Senator Durbin questions Wells Fargo about debit fees

Sen. Dick Durbin (D-Ill.) asked Wells Fargo why it has increased debit fees to customers when the bank recently announced a $4 billion profit, according to the Huffington Post.

In a letter to Wells Fargo's chairman and chief executive officer, John G. Stumpf, Durbin wrote, "It is certainly surprising that your bank would pursue this fee strategy in light of the consumer reaction that has been prompted by Bank of America's recent imposition of a monthly debit fee on its customers. If you were hoping that your new fee would go unnoticed, it has not."

Wells Fargo announced Monday an increase of 21 percent from the previous quarter. The bank is testing a new $3 debit fee in Georgia, New Mexico, Nevada, Washington and Oregon, which according to the article, it says will recover some of the lost revenue resulting from the implementation of the Durbin Amendment on Oct. 1.

The Durbin Amendment, a component of the Dodd-Frank Wall Street Reform and Consumer Protection Act, applies an interchange fee cap of 21 cents per debit transaction, along with five basis points to be multiplied by the value of the transaction. Issuers can also receive an additional 1 cent per transaction toward the costs of fraud prevention.

"It is unfortunate, though not surprising, that your bank is now blaming swipe fee reform for your decision to impose this significant new fee on your loyal customers. ... Because Wells Fargo has not made publicly available any of its own cost or revenue data regarding debit transactions, I will inform you what the publicly-available data reveals," Durbin wrote. "Wells Fargo will make at least an estimated $1.22 billion in annual debit interchange revenue after swipe fee reform. This amount far exceeds any reasonable measure of the cost to Wells Fargo of conducting debit transactions. Instead of making up costs, your new consumer fee appears to be a plain attempt to increase your profits — even though your bank just reported third quarter profits that hit a record high."

Now that the implications of the Durbin Amendment are sinking in, banks are responding cautiously to the new economics of debit cards. With interchange revenue streams cut in half, most banks will feel the need to begin charging some kind of fee and dropping rewards on debit cards.

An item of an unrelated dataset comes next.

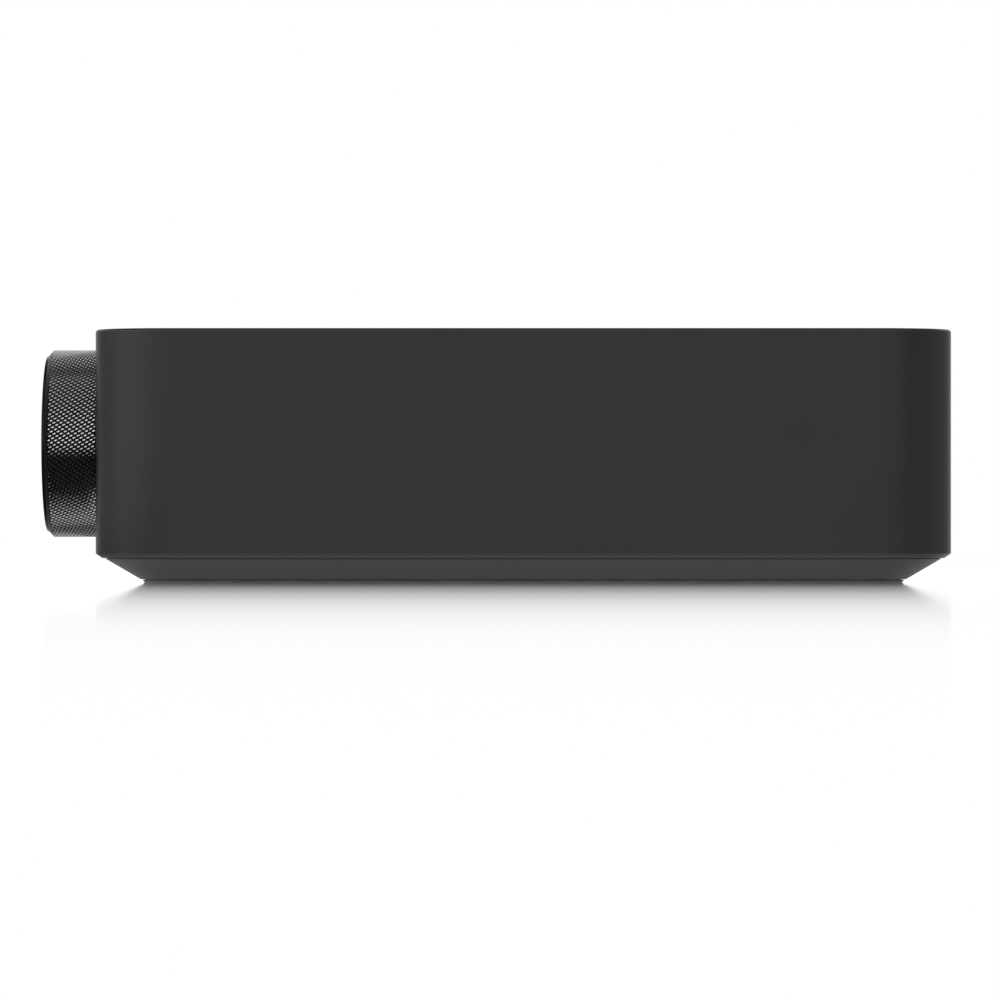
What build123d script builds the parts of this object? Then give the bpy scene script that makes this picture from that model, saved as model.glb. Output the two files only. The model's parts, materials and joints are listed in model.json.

"Banks are all watching each other because there is a first-mover disadvantage in this case," said Ed Lawrence, director of the Debit Marketing Roundtable at Rockville, Md.-based Auriemma Consulting Group. "The first-movers to institute debit/checking fees in a given market will experience the most scrutiny and possible attrition, along with negative press; as others follow, customers will have fewer places to move to."

Congressman Jason Chaffetz (R-Utah) and Congressman Bill Owens (D-N.Y.) are the lead co-sponsors of legislation they plan to introduce to the House of Representatives repealing the Durbin Amendment. The Electronic Payments Coalition last week announced its support for the legislation.

"When consumers are starting to feel the effect of the repercussion of the Durbin Amendment we should do something," Chaffetz told reporters and others on a conference call last week. "These legislatively enacted price controls have compelled banks to charge consumers higher and in some cases new fees to make up for lost revenue."

According to the article, Durbin has also encouraged consumers to close their Bank of America debit cards and move to smaller banks that don't charge debit fees. Bank of America announced in late September that it will begin charging a monthly $5 fee for debit cards beginning in January.